Shortly before The Great Recession, a development firm called Continental Development Group bought the 5.3 acre property encompassing the Sears building and its vast parking lot stretching to Wilton with plans to turn it into a $275 mixed-use retail and housing project called Paseo Plaza.. But they faced push back in the form of the infamous La Mirada Neighborhood Association, a fake neighborhood organization headed by lawyer Robert Silverstein. To my knowledge, he is the organization and was the sole person responsible for the Zombie Target on Sunset and Western that was held up mid-construction for six years. He was also responsible for the newly-built Sunset Gordon Tower (built on the ancient burial grounds of The Old Spaghetti Factory) evicting all of its tenants in 2015. Why does Silverstein hold up these construction sites over building height regulations? Well, after a few years, CDG came to a fat settlement with Mr. Silverstein. It’s called “greenmail.” Silverstein chokes these big developers of money under the auspices of environmental regulations. There are many people in this world who are not good.
Unfortunately for CDG, by the time the city approved their settlement with Silverstein, The Great Recession hit. That Sears went out of business in 2008 and funding for the project dried up. So in 2015, a Mid-Wilshire based firm called CIM Group (who also own Sunset Gordon) picked up the property for a cool $53.3 million. Their plans are more or less the same as CDG: They plan to build a massive “urban power center” of mixed retail and housing while keeping the Sears building intact. Construction has finally begun on the parking lot area which will be turned into a 5 story underground garage. The city council even diverted $190,000 of taxpayer money to conduct a traffic study of the area. You’ll be shocked to learn that a 370,000 sq ft. retail/housing project in an already-congested part of Hollywood, just a few blocks from both of the 101’s Santa Monica Blvd entrances will increase traffic in the area.
So what’s next for East Hollywood? What will my home neighborhood, the place I still live in, “The Next There” as CIM Group’s PowerPoint presentation calls it, look like 10 years in the future? Look towards Hollywood proper for a sneak peak. The revitalization/gentrification of Hollywood jump started by then-Councilman Eric Garcetti has led the way to a dense urbanization that still seems foreign in sprawling Los Angeles. Drivers crawling past Hollywood on the 101 have been inundated with cranes, alien to Angelenos used to a Hollywood skyline comprised of moderately sized buildings like the Capitol Records building or the Knickerbocker, which most people don’t know is a retirement home. They’re building upwards, but for who?

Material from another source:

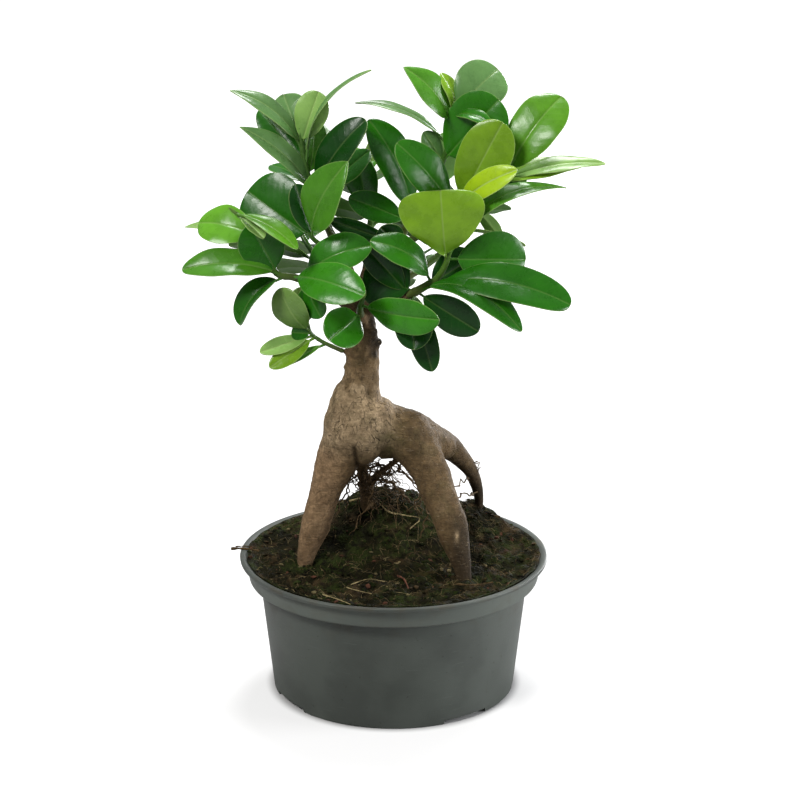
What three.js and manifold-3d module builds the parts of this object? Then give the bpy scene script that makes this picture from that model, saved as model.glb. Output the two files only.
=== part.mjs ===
// Ficus ginseng bonsai in a bowl pot: pot, soil, trunk with its roots, and leafy shoots.
// Units are millimetres, +Z is up, -Y is the front. The origin is on the pot's axis,
// at the level of the surface that the pot stands on.

import * as THREE from "three";
import { mergeVertices } from "three/addons/utils/BufferGeometryUtils.js";
import Module from "manifold-3d";

const wasm = await Module();
wasm.setup();

// Pot: thin moulded plastic, measured across its outside.
const RIM_RADIUS = 75;
const RIM_HEIGHT = 67;
const LIP_HEIGHT = 2;
const LIP_ROUND = 0.5;
const LIP_INSIDE = 1.4;
const BAND_RADIUS = 71;
const BAND_HEIGHT = 12;
const BAND_ROUND = 0.6;
const WALL_TOP_RADIUS = 65.2;
const FOOT_RADIUS = 59;
const FOOT_RING_WIDTH = 1.4;
const FOOT_RING_HEIGHT = 4;
const WALL = 1.3;
const FLOOR_THICKNESS = 1.5;
const POT_SIDES = 40;
const DRAIN_HOLES = 5;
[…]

The housing crisis will not be solved by these massive condo towers, even though the city forces developers to set aside a tiny fraction of the units for lower-income renters. Besides, if you have money in Los Angeles, you’re not going to spend it to live 30 stories up in the air. That defeats the point of having money in Los Angeles.
If you have a rent-protected apartment, hold onto for dear life. Rent increased 65% in L.A. over the last decade, a number that will be topped when the Olympics come to town. So make sure your landlord is eating right and seeing a doctor. Because when they pass away, the company taking over will find any loophole they can to evict you. They might even make a call to Robert Silverstein.
——————————
New England Clam Chowder
¼ cup butter
2 medium size onions, chopped
4 cups julienne potato strips, about 1 ½ lbs potatoes cut into ¼ inch strips
1 quart boiling water
2 teaspoons salt
1 quart fresh clams, coarsely chopped
1 quart milk
Dash of tabasco
Sherry (optional)
Finely chopped parsley
Paprika
Melt butter in a chowder kettle or dutch oven; add onion and cook over moderate heat until soft and slightly yellow. Add potatoes, boiling water and salt, bring to boil and simmer 20 minutes or until potatoes are just tender. Add clams with liquid, milk, and Tabasco; heat but do not boil. If desired, put a tablespoon of sherry into each warm chowder bowl before pouring in chowder. Garnish with parsley and paprika. Makes about 3 ½ quarts, or 8 servings.
Sometimes I do a little Cost-Benefit Analysis while I’m shopping for Goldstein and Gasol. Is that the right term? I’m talking about the money I spend on things for this project that I know I’m not going to like. The only time I’ve tried clam chowder was a can of Chunky Soup when I was 10. I know it doesn’t compare to an authentic bowl of chowder I could get from Boston or San Francisco, but sometimes quality doesn’t matter. I don’t like the taste. It’s a barrier to any pleasure I could get from eating it.
So I thought about going to Fish King, the Glendale fish market that’s been around for nearly 75 years, to pick up some fresh clams. But while I was in Albertsons picking up a julienne peeler (the one I ordered on Amazon was delivered to my neighbor’s steps and promptly stolen), I saw cans of minced clams going for $2.50 and thought about not just literal price, but the price of time. Did I want to spend an hour cooking the clams and then mincing them, only to make a giant pot of clam chowder I would not like? I did not spend much time pondering that question.
According to my girlfriend and our friend visiting from out of town, my clam chowder was pretty good. I couldn’t tell. I had half a bowl with some toast. It tasted like watery milk with chunks of clam floating in it… which is what clam chowder is. I won’t be making any trips to Boston anytime soon.